- What to produce
Reproduce, word for word, every line from the first one down to the line containing "raised block, the", and nothing else.
───── Input records ─────
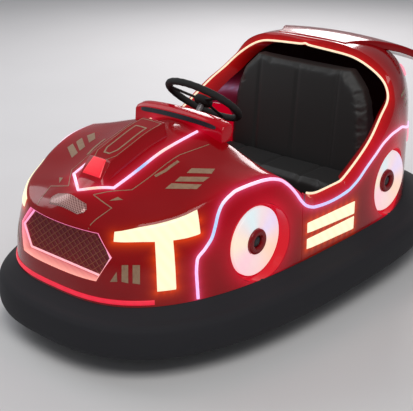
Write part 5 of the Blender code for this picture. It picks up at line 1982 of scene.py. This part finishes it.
@dataclass
class BonnetTrim:
    """The raised block, the badge plate, the printed films and the gills."""

    form: BodyForm
    panels: Dict[str, bpy.types.Object]
    film_rise: float = 0.0006
    print_rise: float = 0.0007

    def block(self) -> bpy.types.Object:
        """The raised block on the bonnet: closed sections across it that climb out of the bonnet.

        Returns:
            The piece.
        """
        a, rows, columns = self.form.along, 80, 25
        start, end = a(-0.812), a(-0.478)
        y = np.linspace(start, end, rows)[:, None]
        across = np.linspace(-1, 1, columns)[None, :]
        plan = np.stack(np.broadcast_arrays(across * 0.0625, y, OVERHEAD), axis=-1)
        under = settle(plan, self.panels["front"], downwards=True) - UP * 0.002
        rise = 0.042 * np.clip(0.10 + (y - start) / 0.055, 0, 1) ** 0.9
        middle = under[:, columns // 2, 2][:, None] + rise
        top = np.stack(np.broadcast_arrays(across * 0.050, y, middle - 0.0015 * across**2), axis=-1)
        grid = np.concatenate([under, top[:, ::-1]], axis=1)
        made = object_of("bonnet_scoop", Shape.grid("bonnet_scoop", grid, wrap_columns=True,
                                                    capped=True))
        ease(made, 0.005, 40.0, 4)
        return applied(made)

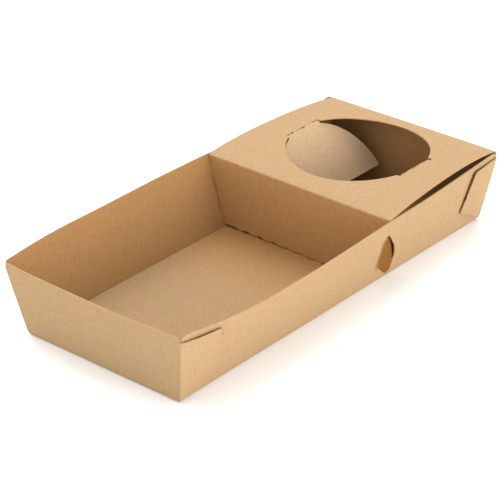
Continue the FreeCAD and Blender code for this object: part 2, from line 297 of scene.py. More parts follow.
def rounded_outline(corners):
    """A closed outline through corners given as (u, v, rounding), with its sides divided."""
    points = []
    for i, (u, v, rounding) in enumerate(corners):
        corner = Vector((u, v))
        if not rounding:
            points.append(corner)
            continue
        before = Vector(corners[i - 1][:2]) - corner
        after = Vector(corners[(i + 1) % len(corners)][:2]) - corner
        reach = rounding / math.tan(before.angle(after) / 2)
        start = corner + before.normalized() * reach
        end = corner + after.normalized() * reach
        points += [bent(start, corner, end, i / FOLD_STEPS) for i in range(FOLD_STEPS + 1)]
    outline = []
    for start, end in zip(points, points[1:] + points[:1]):
        longest_way = max(abs(end.x - start.x), abs(end.y - start.y))
        count = len(steps_between(0, longest_way)) - 1
        outline += [start.lerp(end, i / count) for i in range(count)]
    return [(point.x, point.y) for point in outline]


def inside(points, loop):
    """For each point, whether it lies in a closed loop."""
    found = np.zeros(len(points), bool)
    for (u1, v1), (u2, v2) in zip(loop, loop[1:] + loop[:1]):
        if v1 == v2:
            continue
        crosses = (points[:, 1] > v1) != (points[:, 1] > v2)
        found ^= crosses & (points[:, 0] < (u2 - u1) * (points[:, 1] - v1) / (v2 - v1) + u1)
    return found


def distance_to(points, loop):
    """For each point, its distance from a closed loop."""
    nearest = np.full(len(points), np.inf)
    for start, end in zip(loop, loop[1:] + loop[:1]):
        side = np.subtract(end, start)
        from_start = points - np.array(start)
        along = np.clip(from_start @ side / max(side @ side, LEAST_SQUARE), 0, 1)
        away = from_start - np.outer(along, side)
        nearest = np.minimum(nearest, np.linalg.norm(away, axis=1))
    return nearest


# Panels of the sheet
def new_sheet():
    """An empty mesh for one folded sheet."""
    mesh = bmesh.new()
    mesh.loops.layers.uv.new("blank")
    # Point layers that carry the painted shade and the painted warm bounce light.
    for layer in ("shade", "warmth"):
        mesh.verts.layers.float.new(layer)
    return mesh


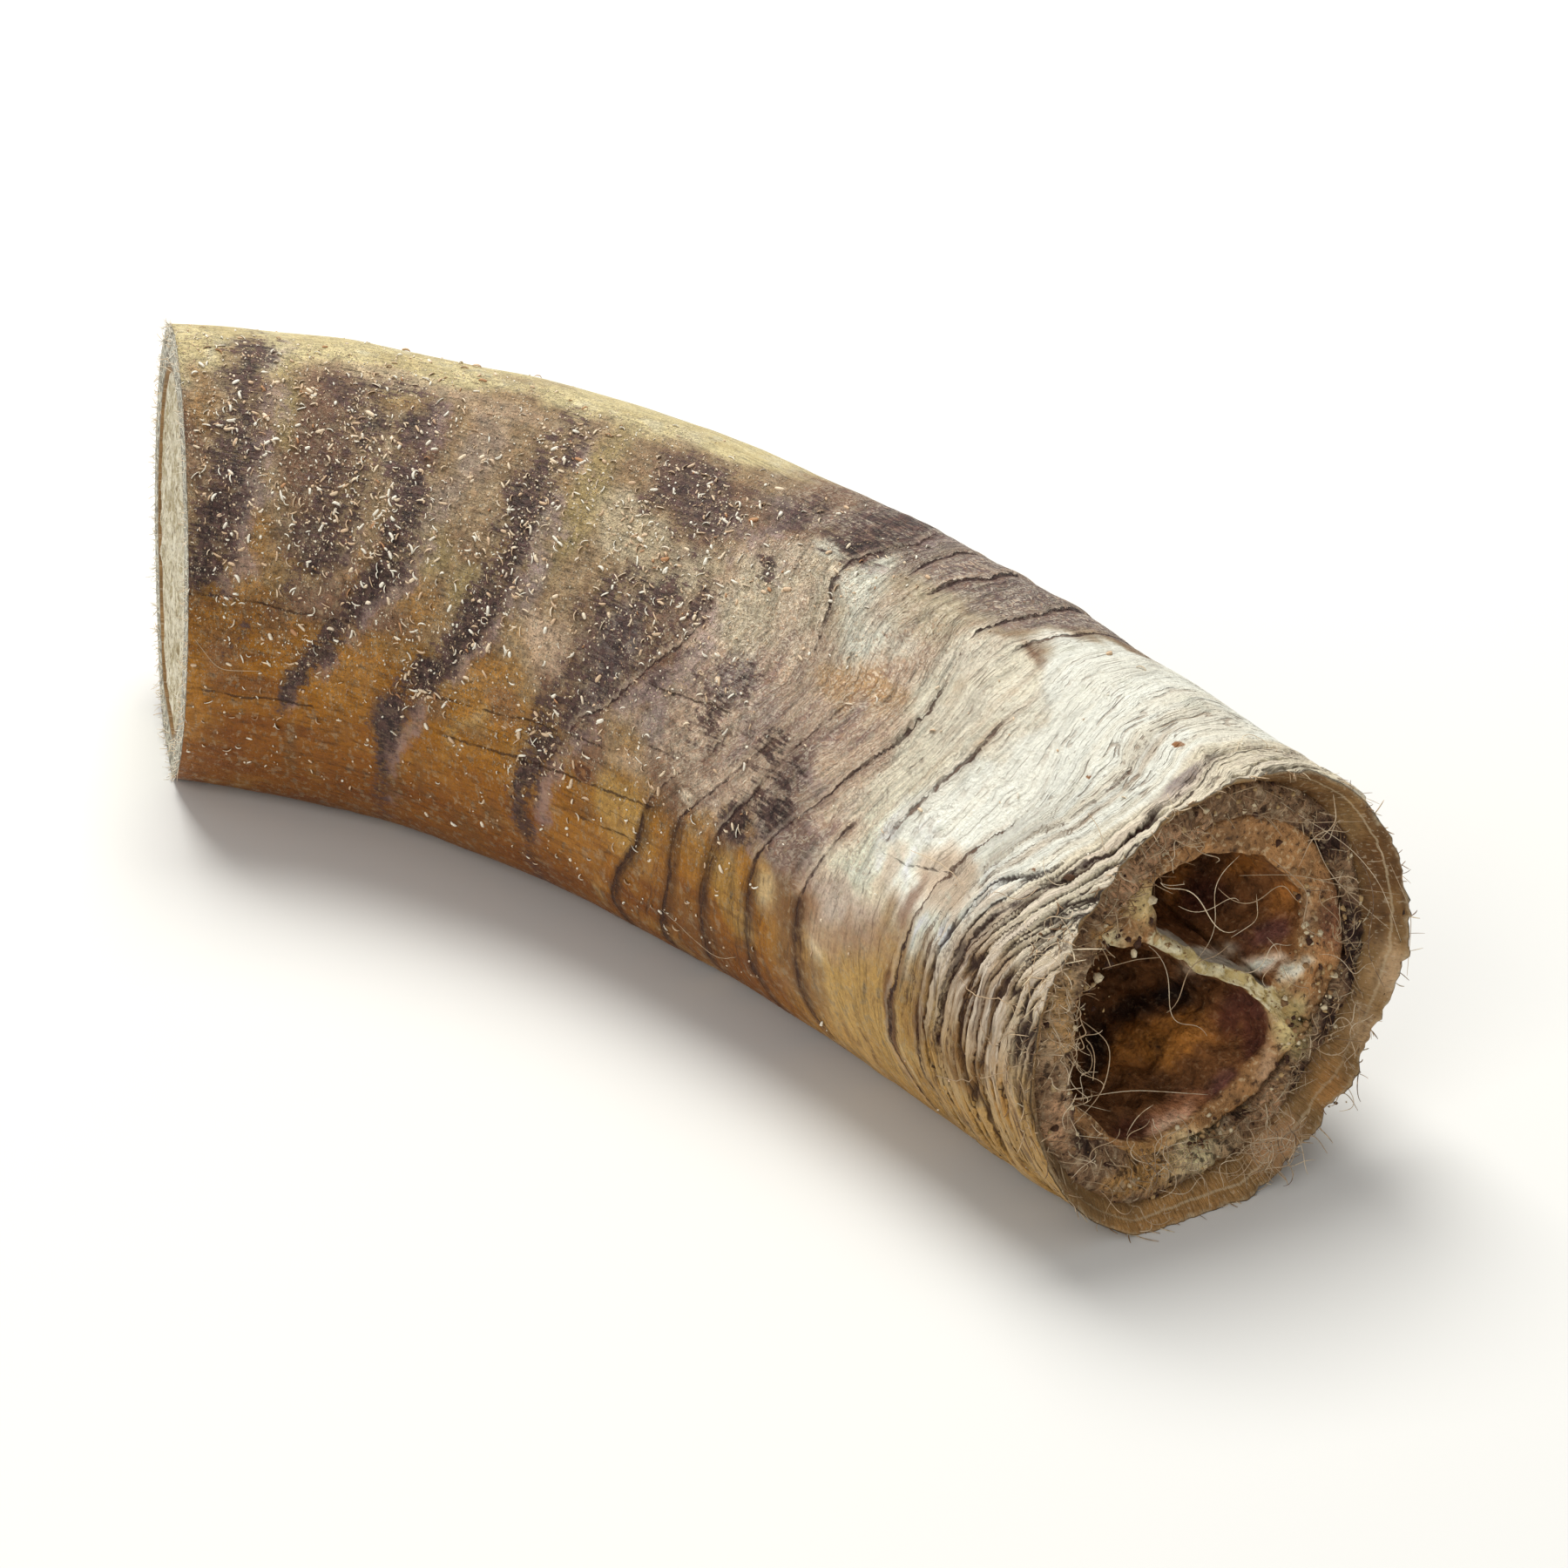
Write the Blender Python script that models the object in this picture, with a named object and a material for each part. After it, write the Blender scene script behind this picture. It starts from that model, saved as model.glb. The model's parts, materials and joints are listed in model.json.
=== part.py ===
"""Goat horn, a sawn length of its base, lying on its side on a flat surface.

The horn is a bent tube of keratin, the sheath, over a bony core. The tip has been sawn off,
which leaves a flat face at -X. The base, or mouth, is at +X, where the core shows two hollow
chambers parted by a thin wall of bone, and a ring of dried tissue fills the joint between
the bone and the sheath. The arc of the horn lies level, bulging towards +Y. A keratin
section is given in polar form: its angle runs from straight up, through the inner side of
the bend at 90 degrees, to straight down at 180 degrees.
"""

import math

import bpy
import numpy as np

MM = 0.001
UP = np.array([0.0, 0.0, 1.0])

# Centre line of the horn: a level arc, tightest at the sawn end and straight at the mouth
ARC_LENGTH = 135.0 * MM
BEND = math.radians(46.5)

# Half sizes of the oval section, and the lean of its long axis from straight up
LONG_HALF_SAWN = 24.2 * MM
LONG_HALF_MOUTH = 22.7 * MM
SHORT_HALF_SAWN = 19.7 * MM
SHORT_HALF_MOUTH = 18.5 * MM
MIDDLE_SWELL = 1.0 * MM
LEAN_SAWN = math.radians(-22.0)
LEAN_MOUTH = math.radians(-51.0)

# The flank that grew against the skull is flatter than the rest
FLANK_DEPTH = 1.7 * MM
FLANK_ANGLE = math.radians(-140.0)
FLANK_WIDTH = math.radians(40.0)

# The side that the horn lies on is worn level, by this much at the lowest line
WORN_DEPTH = 1.1 * MM
LEAST_DOWNWARD = 0.05

# Tilts of the two end faces from square to the centre line, along and across the long axis
SAWN_TILT = (math.radians(-3.2), math.radians(18.3))
MOUTH_TILT = (math.radians(-2.8), math.radians(-14.3))

# Growth ridges, crowded towards the mouth and dying away up the horn
RIDGE_HEIGHT = 0.8 * MM
RIDGE_FIRST_PITCH = 2.9 * MM
RIDGE_PITCH_GROWTH = 0.18 * MM
RIDGE_REACH = 44.0 * MM
RIDGE_SHARPNESS = 1.6
SWELLING_HEIGHT = 0.25 * MM
SWELLING_PITCH = 15.0 * MM
WORN_UNDERSIDE = 0.85
WORN_WIDTH = math.radians(34.0)
RELIEF_FADE_SAWN = 5.0 * MM
RELIEF_FADE_MOUTH = 0.5 * MM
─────
- Right answer
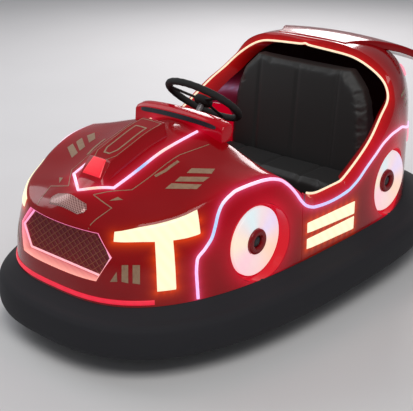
Write part 5 of the Blender code for this picture. It picks up at line 1982 of scene.py. This part finishes it.
@dataclass
class BonnetTrim:
    """The raised block, the badge plate, the printed films and the gills."""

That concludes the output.